Campaign Promises & the Marketing of Politicians

Council of State Governments

This article originally appeared in, and was written for, the Council of State Governments newsletter to North American legislators by Andrew Younger in 2015.

 

In 1956 Adlai Stevenson told the Democratic National Convention “The idea that you can merchandise candidates for high office like breakfast cereal – that you can gather votes like box tops – is… the ultimate indignity to the democratic process.”  Regardless of political party, legislators and their staff are often confronted with finding the line between engaging the public in a discussion on issues and the demands of the advertising age for politicians to be, as Stevenson warned, marketed like breakfast cereal.

Unfortunately as public servants, we contribute to voter disillusionment by putting more attention on ideology and marketing rather than on debate over the issues at hand.

Most people on the front lines of government have witnessed increasing public disillusionment with government and public service. People increasingly say they feel disconnected from government and find it less relevant to them. As public servants, whether legislators or staff, it’s our responsibility to work together to change how citizens view those in public service, and focus the public debate on policy and ideas, rather than ideology.

Public disengagement is a real problem that translates into lower voter engagement at elections and less citizen interest in the discussion of decisions that impact people’s lives. It’s directly tied to the fact a growing number of people no longer have faith that politicians and civil servants are there to help make our communities stronger and their lives better.

Gallup’s 2011 survey found the public feels among the most trustworthy and honest occupations are pharmacists, doctors, high school teachers, police officers and clergy. Importantly, they are occupations where people directly identify how their lives are positively impacted by people in those careers.

Members of Congress received the lowest score ever given. Similar surveys in Canada, in other countries, and of state and provincial legislators often suggest similar results. A major difference between the top and bottom of the list is connection. It’s difficult for members of the public to directly attribute policies that allow a nurse to do her job, to the political decisions that enacted the policy. So the public focuses on the negativity in government. As people become disengaged, that problem worsens.

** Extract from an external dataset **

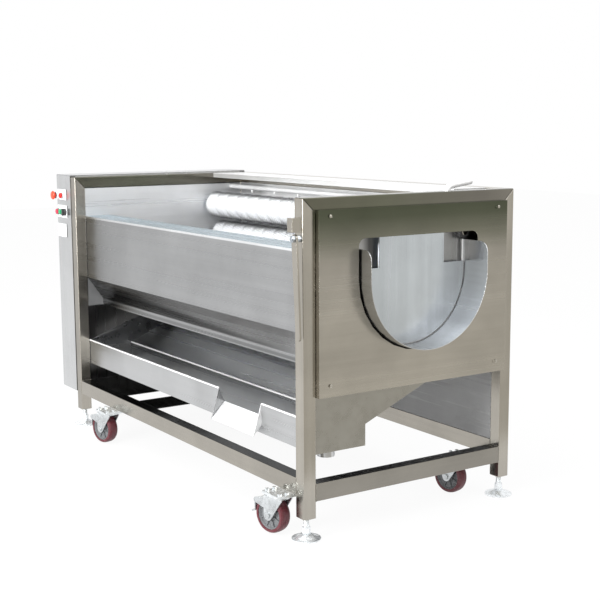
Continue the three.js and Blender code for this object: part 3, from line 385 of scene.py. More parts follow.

Dr. Sarah Birch at the United Kingdom’s Essex University’s Centre for the Study of Integrity found 58 percent of residents felt the honesty and integrity of politicians in that country was low or very low. Only 7 percent rated it highly. Dr. Birch remarked that how people feel about those in public life impacts on our ability to engage citizens and affect change. She said “Governments become less effective if people think they’re all crooks.”

Tellingly, Dr. Birch identified the reason for the problem when she said “[People are] concerned about how politicians use their words. They want politicians to keep their campaign promises and not spin.”

This suggests that increased partisanship, gamesmanship, and spin damages the credibility of everyone in public life. John Quinton once ridiculed politicians saying “Politicians are people who, when they see the light at the end of the tunnel, go out and buy some more tunnel”.  The political environment has developed to encourage people to say “the other guy is like that, but I’m different”. That message simply doesn’t work.

The perception of public life is entirely in our hands as participants in the political process and as servants of the public. It’s our responsibility, and our responsibility alone, to demonstrate by our actions there is value in public service.

Ideologically and politically there are different ideas on the role of government and how to solve the problems our states and provinces face. That’s why we have a democratic political process. Government at all levels fail if the public does not feel it is a full partner in decision making, in representation, in the future.